Pubs in London seem to be full of people taking offence at each other. A few weeks ago, two young men were turfed out of the cholera-grim John Snow in Soho for kissing each other. Outrage and kiss-ins ensued. And the following week a woman was ejected from the William IV (co-incidentally – or at least I think co-incidentally – a gay pub) in Hampstead for breast-feeding. Again, outrage was expressed, spokespeople spoke, and a feed-in is planned.
My first instinct was that throwing people out of pubs for this sort of behaviour was a disgrace. A gay kiss should hardly shock anyone in Soho, and I would have thought public breast-feeding was almost de rigeur in Hampstead. As a liberal, it\’s not my place to object to anything legal that anyone wants to do in a pub – or anywhere else.
But I found the shrill spirals of denuciation and protest almost equally irritating: nobody was attacked; no violence was committed; have we nothing better to protest about? Also, I can hear my inner Kingsley Amis harrumphing, and looking wistfully back at the days of smokey drinking dens with herodian attitudes to children: shouldn\’t pubs being places for adults to drink alcohol and talk, not facilities for making-out and nursing?

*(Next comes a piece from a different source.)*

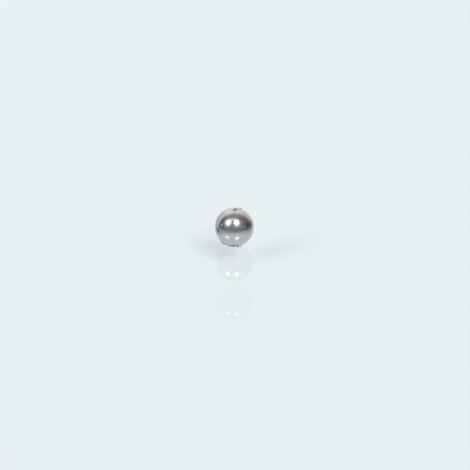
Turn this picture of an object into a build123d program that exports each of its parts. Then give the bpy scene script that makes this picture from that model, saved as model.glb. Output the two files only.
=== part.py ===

More seriously, public behaviour is about manners as well as rights: just because you legally can do something, doesn\’t mean that you should. Almost any behaviour can be appropriate or inappropriate depending on context – an axiom that dogmatic assertions of rights overlook. Writing on my favourite mad libertarian website, Spiked, Frank Furedi has argued against those who reject a basic level of liberal tolerance, which permits but does not approve or disapprove, in favour of \’celebrating\’ and \’respecting\’ other people\’s beliefs, lifestyles, etc.
Perhaps, as I glide into middle age, I should adopt a posture of grouchy liberalism – defending absolutely the rights of people to act as they will, but grumbling intermittently when they do so.